■ Aim of the exercise:
Give back only the lines in the records below from the one with "const roses = new THREE.Group();" to the one with "if empty is", both inclusive, word for word.

--- BEGIN Record set ---

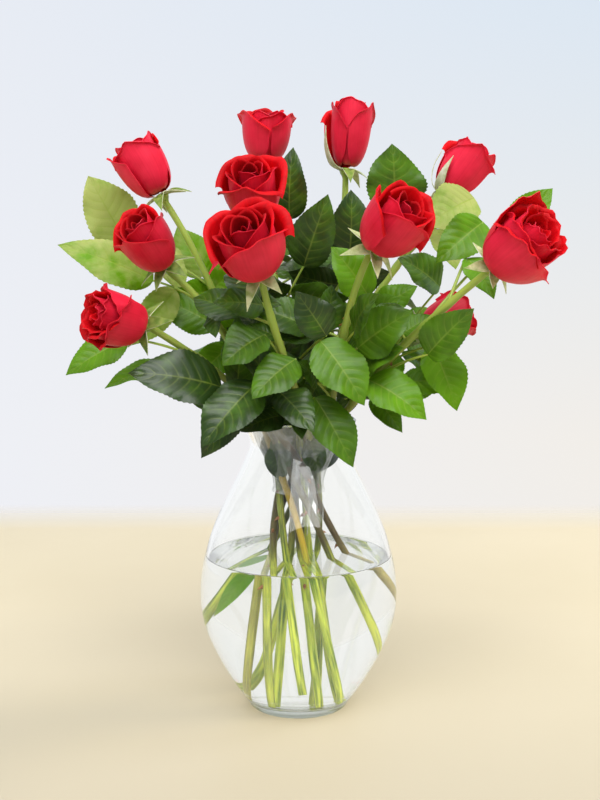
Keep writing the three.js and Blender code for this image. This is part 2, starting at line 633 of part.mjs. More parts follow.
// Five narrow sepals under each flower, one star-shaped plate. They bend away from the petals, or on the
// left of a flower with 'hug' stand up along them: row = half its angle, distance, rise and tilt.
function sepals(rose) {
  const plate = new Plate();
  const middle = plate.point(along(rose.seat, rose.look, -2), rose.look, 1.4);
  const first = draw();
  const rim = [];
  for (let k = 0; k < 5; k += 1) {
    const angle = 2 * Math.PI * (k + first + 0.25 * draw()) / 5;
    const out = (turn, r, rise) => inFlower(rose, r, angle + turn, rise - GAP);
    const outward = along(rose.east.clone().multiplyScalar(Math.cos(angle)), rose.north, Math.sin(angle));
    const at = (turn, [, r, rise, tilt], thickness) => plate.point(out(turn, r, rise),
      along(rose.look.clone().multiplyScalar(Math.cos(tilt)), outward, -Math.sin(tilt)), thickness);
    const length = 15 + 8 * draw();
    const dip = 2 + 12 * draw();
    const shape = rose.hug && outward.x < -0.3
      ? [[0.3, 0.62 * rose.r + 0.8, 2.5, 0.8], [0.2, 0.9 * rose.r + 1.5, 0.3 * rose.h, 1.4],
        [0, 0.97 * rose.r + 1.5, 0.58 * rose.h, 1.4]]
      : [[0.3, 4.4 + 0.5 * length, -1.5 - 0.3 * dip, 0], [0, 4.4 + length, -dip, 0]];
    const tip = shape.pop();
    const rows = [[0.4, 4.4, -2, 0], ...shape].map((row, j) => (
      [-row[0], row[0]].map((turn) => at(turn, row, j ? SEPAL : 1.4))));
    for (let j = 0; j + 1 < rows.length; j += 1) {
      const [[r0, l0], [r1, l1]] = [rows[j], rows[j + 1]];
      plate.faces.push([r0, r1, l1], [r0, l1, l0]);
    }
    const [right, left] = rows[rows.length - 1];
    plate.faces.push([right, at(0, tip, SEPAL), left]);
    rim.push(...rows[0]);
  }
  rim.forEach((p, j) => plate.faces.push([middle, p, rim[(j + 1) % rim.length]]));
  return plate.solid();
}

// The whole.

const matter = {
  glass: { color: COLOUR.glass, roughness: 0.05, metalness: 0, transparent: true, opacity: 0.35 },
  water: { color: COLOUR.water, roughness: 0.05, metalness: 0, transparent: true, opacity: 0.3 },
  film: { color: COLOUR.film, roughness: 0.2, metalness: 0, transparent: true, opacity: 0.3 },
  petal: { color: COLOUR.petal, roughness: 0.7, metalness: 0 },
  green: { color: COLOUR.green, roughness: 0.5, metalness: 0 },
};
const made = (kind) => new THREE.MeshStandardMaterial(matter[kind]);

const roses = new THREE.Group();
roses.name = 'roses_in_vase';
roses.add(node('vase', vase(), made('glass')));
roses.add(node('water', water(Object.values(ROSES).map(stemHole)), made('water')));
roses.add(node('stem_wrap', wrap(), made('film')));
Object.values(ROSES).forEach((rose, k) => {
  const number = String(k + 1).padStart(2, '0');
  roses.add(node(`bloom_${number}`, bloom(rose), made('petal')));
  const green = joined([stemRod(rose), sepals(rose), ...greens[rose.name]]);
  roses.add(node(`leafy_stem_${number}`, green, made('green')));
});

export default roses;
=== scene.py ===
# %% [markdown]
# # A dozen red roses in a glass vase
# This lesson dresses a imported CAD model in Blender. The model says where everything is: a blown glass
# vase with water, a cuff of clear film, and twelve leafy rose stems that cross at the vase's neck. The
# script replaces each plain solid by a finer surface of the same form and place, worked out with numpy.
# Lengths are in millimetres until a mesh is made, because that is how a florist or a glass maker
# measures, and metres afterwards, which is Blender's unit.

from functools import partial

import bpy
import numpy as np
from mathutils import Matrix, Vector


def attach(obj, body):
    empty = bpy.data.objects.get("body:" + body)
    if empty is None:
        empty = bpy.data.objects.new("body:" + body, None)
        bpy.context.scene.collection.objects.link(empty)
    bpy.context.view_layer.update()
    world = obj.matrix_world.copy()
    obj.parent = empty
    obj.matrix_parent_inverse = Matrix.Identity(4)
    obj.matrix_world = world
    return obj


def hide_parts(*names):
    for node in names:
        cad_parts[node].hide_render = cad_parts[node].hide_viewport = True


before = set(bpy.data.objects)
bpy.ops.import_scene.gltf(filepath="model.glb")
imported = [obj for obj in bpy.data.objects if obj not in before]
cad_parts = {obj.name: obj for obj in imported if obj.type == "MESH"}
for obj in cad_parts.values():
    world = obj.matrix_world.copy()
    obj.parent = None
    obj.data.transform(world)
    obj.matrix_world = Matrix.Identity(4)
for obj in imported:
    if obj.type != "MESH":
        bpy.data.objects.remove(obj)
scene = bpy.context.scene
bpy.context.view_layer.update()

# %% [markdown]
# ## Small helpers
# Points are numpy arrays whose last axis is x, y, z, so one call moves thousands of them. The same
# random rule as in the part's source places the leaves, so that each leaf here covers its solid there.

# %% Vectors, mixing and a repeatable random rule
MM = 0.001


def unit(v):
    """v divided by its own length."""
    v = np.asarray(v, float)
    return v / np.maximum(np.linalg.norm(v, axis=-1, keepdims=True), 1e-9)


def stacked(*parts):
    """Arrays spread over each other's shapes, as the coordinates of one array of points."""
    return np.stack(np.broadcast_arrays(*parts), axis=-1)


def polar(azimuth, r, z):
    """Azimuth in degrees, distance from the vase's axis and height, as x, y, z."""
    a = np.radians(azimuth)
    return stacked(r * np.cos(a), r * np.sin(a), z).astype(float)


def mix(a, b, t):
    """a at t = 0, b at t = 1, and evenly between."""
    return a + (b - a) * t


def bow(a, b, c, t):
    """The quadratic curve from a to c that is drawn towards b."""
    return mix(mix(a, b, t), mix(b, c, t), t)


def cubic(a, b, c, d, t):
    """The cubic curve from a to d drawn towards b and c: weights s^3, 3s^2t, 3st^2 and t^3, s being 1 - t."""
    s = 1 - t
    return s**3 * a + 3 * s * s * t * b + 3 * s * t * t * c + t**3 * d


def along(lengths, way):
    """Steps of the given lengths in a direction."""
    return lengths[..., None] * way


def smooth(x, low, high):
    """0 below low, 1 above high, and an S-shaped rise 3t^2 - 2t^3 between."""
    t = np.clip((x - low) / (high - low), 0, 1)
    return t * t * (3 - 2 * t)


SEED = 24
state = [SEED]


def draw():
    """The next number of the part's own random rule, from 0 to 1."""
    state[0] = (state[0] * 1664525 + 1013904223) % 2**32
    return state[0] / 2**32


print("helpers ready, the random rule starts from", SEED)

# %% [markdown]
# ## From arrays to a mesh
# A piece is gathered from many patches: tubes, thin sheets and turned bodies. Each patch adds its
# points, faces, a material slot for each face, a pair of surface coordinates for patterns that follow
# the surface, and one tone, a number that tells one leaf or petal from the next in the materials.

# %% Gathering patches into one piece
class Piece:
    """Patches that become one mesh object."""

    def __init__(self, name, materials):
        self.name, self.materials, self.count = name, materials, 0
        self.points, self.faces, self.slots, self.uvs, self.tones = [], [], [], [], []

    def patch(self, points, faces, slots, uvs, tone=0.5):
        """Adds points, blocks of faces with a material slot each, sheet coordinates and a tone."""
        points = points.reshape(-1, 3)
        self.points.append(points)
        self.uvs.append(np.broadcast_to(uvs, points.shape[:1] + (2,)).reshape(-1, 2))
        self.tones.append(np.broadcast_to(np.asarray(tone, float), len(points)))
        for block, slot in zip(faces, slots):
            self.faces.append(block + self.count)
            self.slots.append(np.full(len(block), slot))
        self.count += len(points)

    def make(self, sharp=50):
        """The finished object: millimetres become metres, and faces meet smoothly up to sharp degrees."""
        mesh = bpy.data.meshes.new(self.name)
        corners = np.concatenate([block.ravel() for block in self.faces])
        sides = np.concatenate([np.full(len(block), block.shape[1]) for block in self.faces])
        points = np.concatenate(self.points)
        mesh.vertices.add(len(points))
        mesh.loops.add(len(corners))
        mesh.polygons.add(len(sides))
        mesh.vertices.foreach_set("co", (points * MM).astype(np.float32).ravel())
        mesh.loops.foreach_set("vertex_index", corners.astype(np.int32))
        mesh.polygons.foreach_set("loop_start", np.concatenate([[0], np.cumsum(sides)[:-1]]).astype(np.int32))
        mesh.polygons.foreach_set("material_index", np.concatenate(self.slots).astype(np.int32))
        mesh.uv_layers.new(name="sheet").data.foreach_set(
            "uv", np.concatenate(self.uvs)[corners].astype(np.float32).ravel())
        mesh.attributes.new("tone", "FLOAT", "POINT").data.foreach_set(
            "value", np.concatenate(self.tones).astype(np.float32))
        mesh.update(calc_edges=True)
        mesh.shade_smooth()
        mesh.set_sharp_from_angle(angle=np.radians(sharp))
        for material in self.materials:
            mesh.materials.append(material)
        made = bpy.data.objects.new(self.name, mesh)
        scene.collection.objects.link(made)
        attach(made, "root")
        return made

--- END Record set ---
--- BEGIN Record set ---

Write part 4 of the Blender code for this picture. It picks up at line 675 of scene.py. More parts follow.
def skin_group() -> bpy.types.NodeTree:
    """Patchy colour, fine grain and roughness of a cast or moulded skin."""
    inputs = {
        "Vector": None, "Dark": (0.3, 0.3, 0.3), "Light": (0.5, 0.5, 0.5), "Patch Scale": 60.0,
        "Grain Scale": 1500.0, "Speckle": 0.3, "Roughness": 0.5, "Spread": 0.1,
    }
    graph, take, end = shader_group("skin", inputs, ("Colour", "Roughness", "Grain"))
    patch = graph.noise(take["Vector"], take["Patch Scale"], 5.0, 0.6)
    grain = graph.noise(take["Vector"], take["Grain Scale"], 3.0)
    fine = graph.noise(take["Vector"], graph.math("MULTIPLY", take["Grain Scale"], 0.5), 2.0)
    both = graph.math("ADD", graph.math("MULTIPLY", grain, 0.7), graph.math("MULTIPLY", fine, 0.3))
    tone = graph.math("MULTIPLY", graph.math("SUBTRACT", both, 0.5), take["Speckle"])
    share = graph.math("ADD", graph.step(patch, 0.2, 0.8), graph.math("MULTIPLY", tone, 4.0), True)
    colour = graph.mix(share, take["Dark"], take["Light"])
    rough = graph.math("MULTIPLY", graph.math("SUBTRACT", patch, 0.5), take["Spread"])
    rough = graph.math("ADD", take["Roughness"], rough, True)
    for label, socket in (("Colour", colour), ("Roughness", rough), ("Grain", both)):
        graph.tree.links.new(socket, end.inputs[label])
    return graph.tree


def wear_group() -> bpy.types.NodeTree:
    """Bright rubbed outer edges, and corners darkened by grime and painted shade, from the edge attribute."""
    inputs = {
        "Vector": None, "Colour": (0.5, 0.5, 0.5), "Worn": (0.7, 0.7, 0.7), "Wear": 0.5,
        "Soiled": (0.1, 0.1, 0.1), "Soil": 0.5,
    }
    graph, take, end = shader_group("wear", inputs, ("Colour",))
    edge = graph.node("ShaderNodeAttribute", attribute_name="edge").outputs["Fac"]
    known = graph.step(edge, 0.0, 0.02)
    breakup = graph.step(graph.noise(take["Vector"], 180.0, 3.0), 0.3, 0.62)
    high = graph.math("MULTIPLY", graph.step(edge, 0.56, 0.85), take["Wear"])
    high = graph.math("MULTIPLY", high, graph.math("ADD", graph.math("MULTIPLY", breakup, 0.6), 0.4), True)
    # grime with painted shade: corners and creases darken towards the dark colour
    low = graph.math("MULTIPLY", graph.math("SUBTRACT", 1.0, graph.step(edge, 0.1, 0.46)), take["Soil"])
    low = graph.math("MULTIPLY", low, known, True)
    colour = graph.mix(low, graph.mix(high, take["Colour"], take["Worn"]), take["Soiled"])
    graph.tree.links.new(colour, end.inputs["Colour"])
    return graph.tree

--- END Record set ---

■ Task answer:
const roses = new THREE.Group();
roses.name = 'roses_in_vase';
roses.add(node('vase', vase(), made('glass')));
roses.add(node('water', water(Object.values(ROSES).map(stemHole)), made('water')));
roses.add(node('stem_wrap', wrap(), made('film')));
Object.values(ROSES).forEach((rose, k) => {
  const number = String(k + 1).padStart(2, '0');
  roses.add(node(`bloom_${number}`, bloom(rose), made('petal')));
  const green = joined([stemRod(rose), sepals(rose), ...greens[rose.name]]);
  roses.add(node(`leafy_stem_${number}`, green, made('green')));
});

export default roses;
=== scene.py ===
# %% [markdown]
# # A dozen red roses in a glass vase
# This lesson dresses a imported CAD model in Blender. The model says where everything is: a blown glass
# vase with water, a cuff of clear film, and twelve leafy rose stems that cross at the vase's neck. The
# script replaces each plain solid by a finer surface of the same form and place, worked out with numpy.
# Lengths are in millimetres until a mesh is made, because that is how a florist or a glass maker
# measures, and metres afterwards, which is Blender's unit.

from functools import partial

import bpy
import numpy as np
from mathutils import Matrix, Vector


def attach(obj, body):
    empty = bpy.data.objects.get("body:" + body)
    if empty is None:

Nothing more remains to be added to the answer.